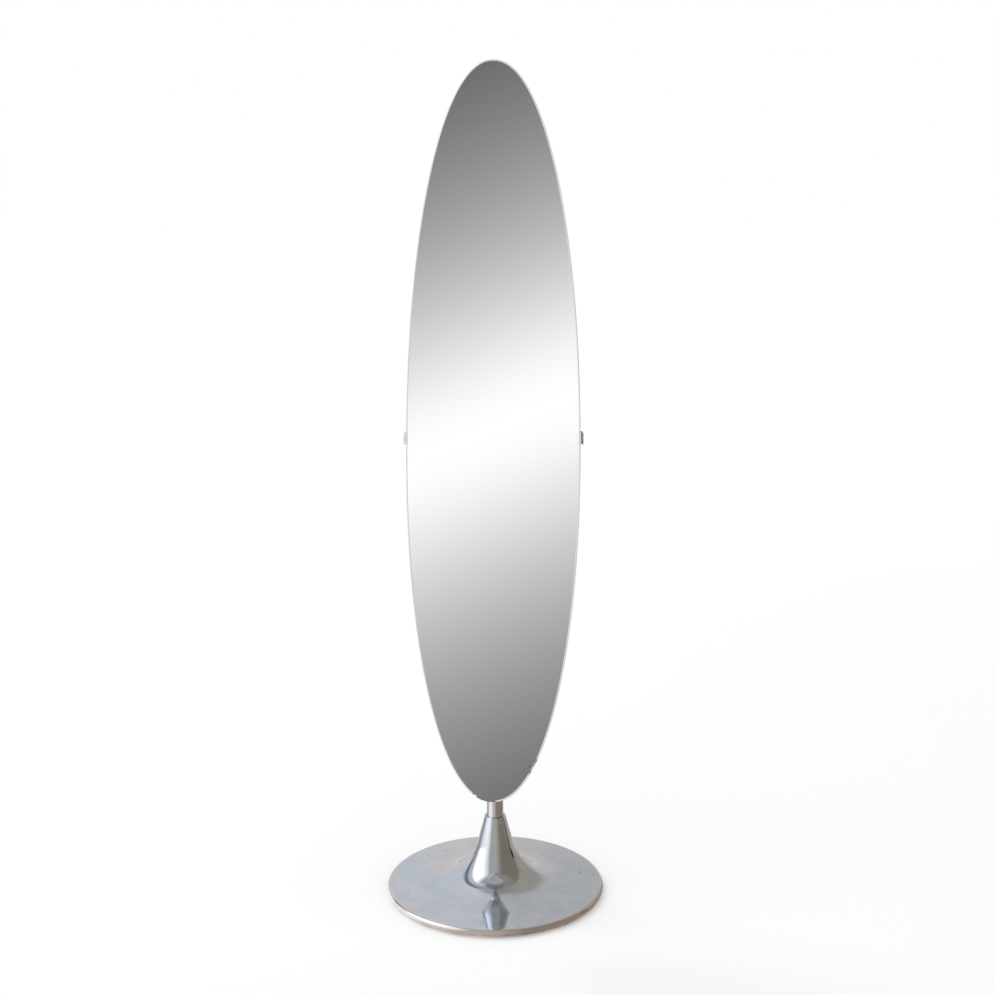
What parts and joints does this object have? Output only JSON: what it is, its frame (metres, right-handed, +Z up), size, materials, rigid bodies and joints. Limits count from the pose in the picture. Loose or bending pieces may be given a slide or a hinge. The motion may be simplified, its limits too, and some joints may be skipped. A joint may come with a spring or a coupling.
{
  "type": "oval floor mirror",
  "caption": "Long oval mirror in a thin chromed rim, tilting on a bent flat bar, on a round pole that turns in a chromed trumpet foot.",
  "frame": {"origin": "centre of the foot's underside, on the axis of the pole", "axes": "+Z up along the pole, the mirror's face looks towards -Y, +X to the right seen from the front"},
  "size_m": [0.4179, 0.418, 1.5844],
  "materials": {
    "chrome_foot": "polished, aged",
    "cast_iron": "rough",
    "plate_steel": "satin",
    "zinc_screws": "zinc plated",
    "felt": "felt",
    "white_nylon": "satin",
    "black_nylon": "satin",
    "turned_steel": "turned",
    "chrome_pole": "polished",
    "chrome_yoke": "polished",
    "chrome_rim": "polished, worn",
    "mirror_glass": "silvered",
    "packing": "felt",
    "fibreboard": "painted hardboard",
    "spring_steel": "satin",
    "black_rubber": "matte",
    "pivot_steel": "satin"
  },
  "bodies": {
    "foot": {"foot_shell": "chrome_foot", "base_weight": "cast_iron", "bottom_plate": "plate_steel", "bottom_plate_screws": "zinc_screws", "felt_ring": "felt", "socket_flange": "plate_steel", "flange_screws": "zinc_screws", "socket_tube": "plate_steel", "lower_bush": "white_nylon", "upper_bush": "black_nylon", "thrust_washer": "white_nylon"},
    "mast": {"pole_foot_plug": "turned_steel", "pole_tube": "chrome_pole", "pole_cap": "chrome_pole", "yoke_saddle": "chrome_yoke", "yoke_bar": "chrome_yoke", "yoke_bolts": "zinc_screws", "yoke_washers": "zinc_screws"},
    "mirror": {"mirror_rim": "chrome_rim", "rim_joint_plate": "turned_steel", "mirror_glass": "mirror_glass", "packing_sheet": "packing", "backing_board": "fibreboard", "retaining_clips": "spring_steel", "clip_screws": "zinc_screws", "pivot_block_left": "turned_steel", "pivot_block_right": "turned_steel", "pivot_clip_left": "chrome_rim", "pivot_clip_right": "chrome_rim", "pivot_washer_left": "black_rubber", "pivot_washer_right": "black_rubber", "pivot_screw_left": "pivot_steel", "pivot_screw_right": "pivot_steel"}
  },
  "joints": [
    {"name": "swivel", "type": "hinge", "parent": "foot", "child": "mast", "pos_m": [0, 0, 0], "axis": [0, 0, 1], "continuous": true},
    {"name": "tilt", "type": "hinge", "parent": "mast", "child": "mirror", "pos_m": [0, -0.042, 0.895], "axis": [-1, 0, 0], "range_deg": [-11, 14]}
  ]
}
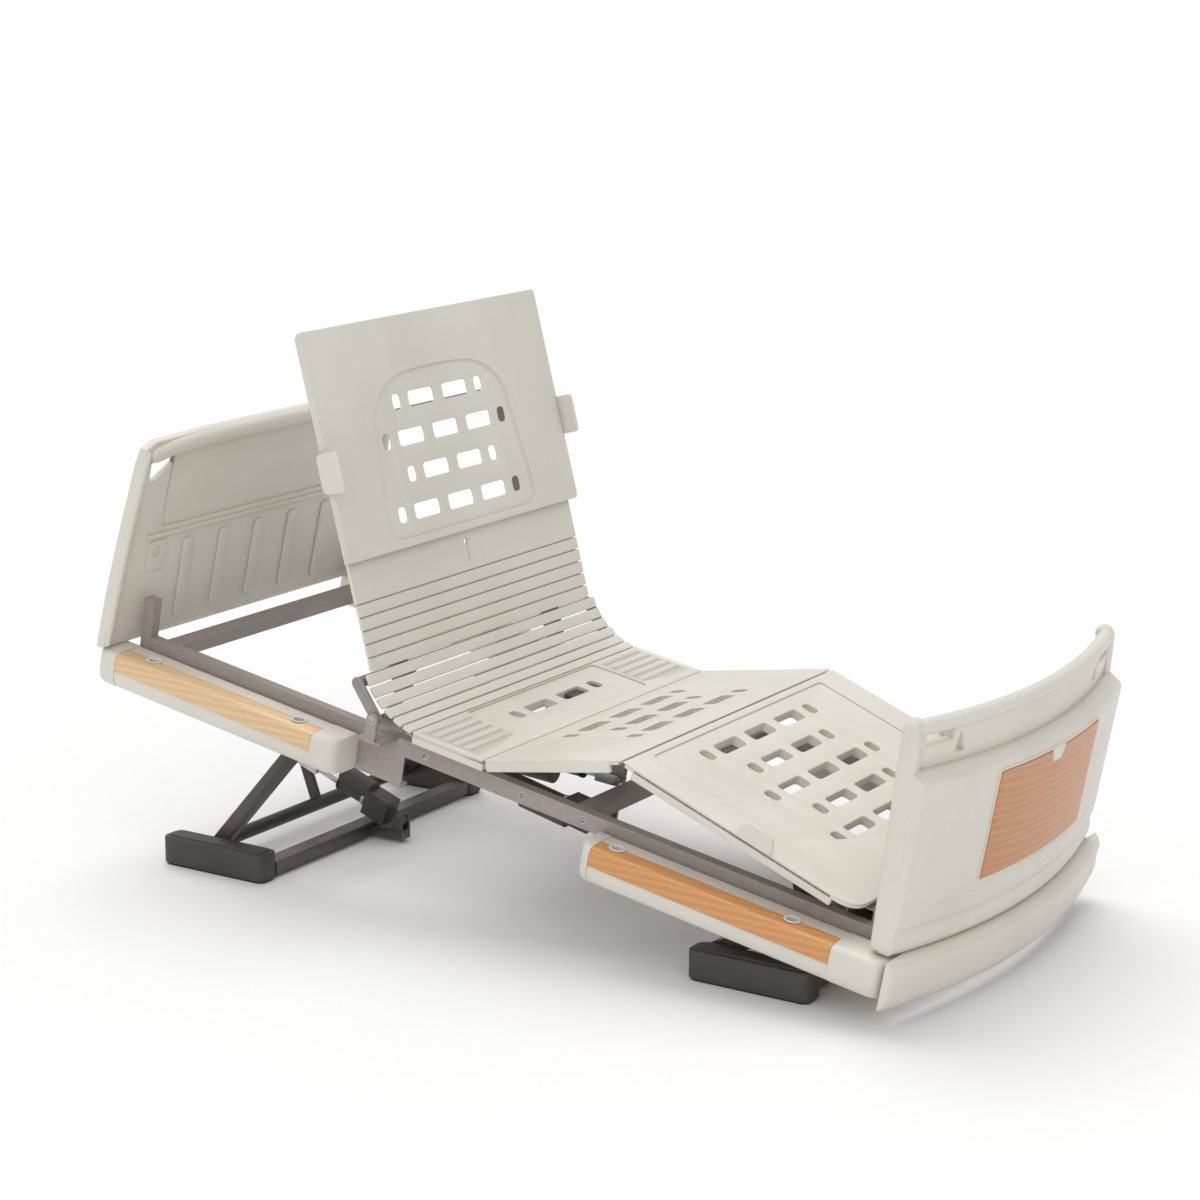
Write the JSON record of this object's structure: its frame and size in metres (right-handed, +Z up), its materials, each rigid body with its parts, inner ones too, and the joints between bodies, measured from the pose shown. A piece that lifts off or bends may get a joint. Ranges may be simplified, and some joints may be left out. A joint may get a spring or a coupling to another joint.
{
  "type": "adjustable hospital bed",
  "caption": "Low home-care bed with a sectioned slotted platform, raising back and knees, tilting lift frame, lift-off end boards and wood-faced corner covers.",
  "frame": {"origin": "on the floor, at the middle of the bed's outline in this pose", "axes": "+X from the head end to the foot end, +Y to the patient's left, +Z up"},
  "size_m": [2.0958, 0.98, 1.2284],
  "materials": {
    "shell": "fine-grained satin",
    "frame_grey": "satin powder coat",
    "dark_steel": "satin powder coat",
    "dark_plastic": "matt moulded",
    "bright_steel": "ground",
    "head_wood": "satin lacquer, pale beech",
    "foot_wood": "satin lacquer, warm beech"
  },
  "bodies": {
    "root": {"head_floor_pad_left": "dark_plastic", "head_floor_pad_right": "dark_plastic", "foot_floor_pad_left": "dark_plastic", "foot_floor_pad_right": "dark_plastic", "head_pivot_shaft": "bright_steel", "foot_pivot_shaft": "bright_steel", "head_base_beam": "dark_steel", "foot_base_beam": "dark_steel"},
    "head_lift": {"head_lift_arms": "dark_steel"},
    "head_rollers": {"head_roller_left": "dark_plastic", "head_roller_right": "dark_plastic"},
    "foot_lift": {"foot_lift_arms": "dark_steel"},
    "foot_pivot": {"foot_pivot_tube": "bright_steel"},
    "frame": {"frame_rail_left": "frame_grey", "frame_rail_right": "frame_grey", "frame_cross_head": "frame_grey", "frame_cross_middle": "frame_grey", "frame_cross_rear": "frame_grey", "frame_cross_foot": "frame_grey", "seat_panel": "shell", "control_box": "dark_plastic", "back_hinge_bracket_left": "frame_grey", "back_hinge_bracket_right": "frame_grey", "headboard_bracket_left": "frame_grey", "headboard_bracket_right": "frame_grey", "head_corner_cover_left": "shell", "head_corner_cover_right": "shell", "head_wood_inlay_left": "head_wood", "head_wood_inlay_right": "head_wood", "foot_corner_cover_left": "shell", "foot_corner_cover_right": "shell", "foot_wood_inlay_left": "foot_wood", "foot_wood_inlay_right": "foot_wood"},
    "headboard": {"headboard": "shell"},
    "footboard": {"footboard": "shell", "footboard_wood_panel": "foot_wood"},
    "back_frame": {"back_frame": "frame_grey"},
    "back_panel": {"back_panel": "shell", "back_retainer_tab_left": "shell", "back_retainer_tab_right": "shell"},
    "slat_1": {"slat_1": "shell"},
    "slat_2": {"slat_2": "shell"},
    "slat_3": {"slat_3": "shell"},
    "slat_4": {"slat_4": "shell"},
    "slat_5": {"slat_5": "shell"},
    "slat_6": {"slat_6": "shell"},
    "lower_back_sheet": {"lower_back_sheet": "shell"},
    "thigh": {"thigh_panel": "shell", "thigh_lever": "frame_grey"},
    "calf": {"calf_panel": "shell"},
    "back_actuator_housing": {"back_actuator_housing": "dark_plastic"},
    "back_actuator_rod": {"back_actuator_rod": "bright_steel"},
    "knee_actuator_housing": {"knee_actuator_housing": "dark_plastic"},
    "knee_actuator_rod": {"knee_actuator_rod": "bright_steel"},
    "head_lift_actuator_housing": {"head_lift_actuator_housing": "dark_plastic"},
    "head_lift_actuator_rod": {"head_lift_actuator_rod": "bright_steel"},
    "foot_lift_actuator_housing": {"foot_lift_actuator_housing": "dark_plastic"},
    "foot_lift_actuator_rod": {"foot_lift_actuator_rod": "bright_steel"}
  },
  "joints": [
    {"name": "foot_lift", "type": "hinge", "parent": "root", "child": "foot_lift", "pos_m": [0.47423, 0, 0.05], "axis": [0, 1, 0], "range_deg": [-27, 0]},
    {"name": "foot_pivot_turn", "type": "hinge", "parent": "foot_lift", "child": "foot_pivot", "pos_m": [0.7025, 0, 0.15175], "axis": [0, 1, 0], "range_deg": [0, 23.15]},
    {"name": "frame_tilt", "type": "hinge", "parent": "foot_pivot", "child": "frame", "pos_m": [0.7025, 0, 0.15175], "axis": [0, 1, 0], "range_deg": [-10.37, 0]},
    {"name": "head_lift", "type": "hinge", "parent": "root", "child": "head_lift", "pos_m": [-0.81077, 0, 0.05], "axis": [0, 1, 0], "range_deg": [0, 35.79]},
    {"name": "head_roller_spin", "type": "hinge", "parent": "head_lift", "child": "head_rollers", "pos_m": [-0.5466, 0, 0.34788], "axis": [0, 1, 0], "continuous": true},
    {"name": "back_raise", "type": "hinge", "parent": "frame", "child": "back_frame", "pos_m": [-0.30125, 0, 0.4331], "axis": [0, 1, 0], "range_deg": [-65, 5]},
    {"name": "back_slide", "type": "slide", "parent": "back_frame", "child": "back_panel", "axis": [-0.2525, 0, 0.9676], "range_m": [-0.1652, 0.01289]},
    {"name": "slat_1_turn", "type": "hinge", "parent": "frame", "child": "slat_1", "pos_m": [-0.21469, 0, 0.41725], "axis": [0, 1, 0], "range_deg": [-9.34, 0.76]},
    {"name": "slat_2_turn", "type": "hinge", "parent": "frame", "child": "slat_2", "pos_m": [-0.22777, 0, 0.42076], "axis": [0, 1, 0], "range_deg": [-18.62, 1.48]},
    {"name": "slat_3_turn", "type": "hinge", "parent": "frame", "child": "slat_3", "pos_m": [-0.24072, 0, 0.42499], "axis": [0, 1, 0], "range_deg": [-27.91, 2.19]},
    {"name": "slat_4_turn", "type": "hinge", "parent": "frame", "child": "slat_4", "pos_m": [-0.25353, 0, 0.42996], "axis": [0, 1, 0], "range_deg": [-37.19, 2.91]},
    {"name": "slat_5_turn", "type": "hinge", "parent": "frame", "child": "slat_5", "pos_m": [-0.26621, 0, 0.43568], "axis": [0, 1, 0], "range_deg": [-46.48, 3.62]},
    {"name": "slat_6_turn", "type": "hinge", "parent": "frame", "child": "slat_6", "pos_m": [-0.27875, 0, 0.44217], "axis": [0, 1, 0], "range_deg": [-55.76, 4.34]},
    {"name": "lower_back_sheet_turn", "type": "hinge", "parent": "frame", "child": "lower_back_sheet", "pos_m": [-0.29114, 0, 0.44944], "axis": [0, 1, 0], "range_deg": [-65.05, 5.05]},
    {"name": "thigh_raise", "type": "hinge", "parent": "frame", "child": "thigh", "pos_m": [-0.03369, 0, 0.38411], "axis": [0, 1, 0], "range_deg": [-8, 19.2]},
    {"name": "calf_bend", "type": "hinge", "parent": "thigh", "child": "calf", "pos_m": [0.30011, 0, 0.43595], "axis": [0, 1, 0], "range_deg": [-30.65, 12.8]},
    {"name": "headboard_lift", "type": "slide", "parent": "frame", "child": "headboard", "axis": [0.1801, 0, 0.9837], "range_m": [0, 0.12]},
    {"name": "footboard_lift", "type": "slide", "parent": "frame", "child": "footboard", "axis": [0.1801, 0, 0.9837], "range_m": [0, 0.12]},
    {"name": "back_actuator_swing", "type": "hinge", "parent": "frame", "child": "back_actuator_housing", "pos_m": [0.14671, 0, 0.23113], "axis": [0, 1, 0], "range_deg": [-4.28, 0.38]},
    {"name": "back_actuator_stroke", "type": "slide", "parent": "back_actuator_housing", "child": "back_actuator_rod", "axis": [-0.9732, 0, 0.23], "range_m": [-0.13879, 0.01086]},
    {"name": "knee_actuator_swing", "type": "hinge", "parent": "frame", "child": "knee_actuator_housing", "pos_m": [-0.25263, 0, 0.3266], "axis": [0, 1, 0], "range_deg": [-3.33, 7.92]},
    {"name": "knee_actuator_stroke", "type": "slide", "parent": "knee_actuator_housing", "child": "knee_actuator_rod", "axis": [0.9963, 0, -0.0854], "range_m": [-0.03052, 0.01283]},
    {"name": "head_lift_actuator_swing", "type": "hinge", "parent": "root", "child": "head_lift_actuator_housing", "pos_m": [-0.57077, 0, 0.05], "axis": [0, 1, 0], "range_deg": [-0.05, 6.36]},
    {"name": "head_lift_actuator_stroke", "type": "slide", "parent": "head_lift_actuator_housing", "child": "head_lift_actuator_rod", "axis": [-0.9371, 0, 0.3491], "range_m": [-0.06104, 0.0002]},
    {"name": "foot_lift_actuator_swing", "type": "hinge", "parent": "root", "child": "foot_lift_actuator_housing", "pos_m": [0.72923, 0, 0.06], "axis": [0, 1, 0], "range_deg": [-5.55, 0.05]},
    {"name": "foot_lift_actuator_stroke", "type": "slide", "parent": "foot_lift_actuator_housing", "child": "foot_lift_actuator_rod", "axis": [-0.9511, 0, 0.309], "range_m": [-0.0002, 0.03666]}
  ],
  "couplings": [
    {"joint": "foot_pivot_turn", "follows": "foot_lift", "ratio": -0.85},
    {"joint": "head_lift", "follows": "frame_tilt", "ratio": -3.44},
    {"joint": "back_slide", "follows": "back_raise", "m_per_rad": 0.14544},
    {"joint": "slat_1_turn", "follows": "back_raise", "ratio": 0.14286},
    {"joint": "slat_2_turn", "follows": "back_raise", "ratio": 0.28571},
    {"joint": "slat_3_turn", "follows": "back_raise", "ratio": 0.42857},
    {"joint": "slat_4_turn", "follows": "back_raise", "ratio": 0.57143},
    {"joint": "slat_5_turn", "follows": "back_raise", "ratio": 0.71429},
    {"joint": "slat_6_turn", "follows": "back_raise", "ratio": 0.85714},
    {"joint": "lower_back_sheet_turn", "follows": "back_raise", "ratio": 1},
    {"joint": "calf_bend", "follows": "thigh_raise", "ratio": -1.5938},
    {"joint": "back_actuator_swing", "follows": "back_raise", "ratio": 0.065054},
    {"joint": "back_actuator_stroke", "follows": "back_raise", "m_per_rad": 0.12216},
    {"joint": "knee_actuator_swing", "follows": "thigh_raise", "ratio": 0.40969},
    {"joint": "knee_actuator_stroke", "follows": "thigh_raise", "m_per_rad": -0.090475},
    {"joint": "head_lift_actuator_swing", "follows": "frame_tilt", "ratio": -0.60839},
    {"joint": "head_lift_actuator_stroke", "follows": "frame_tilt", "m_per_rad": 0.336},
    {"joint": "foot_lift_actuator_swing", "follows": "foot_lift", "ratio": 0.20376},
    {"joint": "foot_lift_actuator_stroke", "follows": "foot_lift", "m_per_rad": -0.07736}
  ]
}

◆ ◆ ◆

→ **Task details**: Copy all lines in the listing above where the string "JSON" appears.

→ **Task solution**:
What parts and joints does this object have? Output only JSON: what it is, its frame (metres, right-handed, +Z up), size, materials, rigid bodies and joints. Limits count from the pose in the picture. Loose or bending pieces may be given a slide or a hinge. The motion may be simplified, its limits too, and some joints may be skipped. A joint may come with a spring or a coupling.
Write the JSON record of this object's structure: its frame and size in metres (right-handed, +Z up), its materials, each rigid body with its parts, inner ones too, and the joints between bodies, measured from the pose shown. A piece that lifts off or bends may get a joint. Ranges may be simplified, and some joints may be left out. A joint may get a spring or a coupling to another joint.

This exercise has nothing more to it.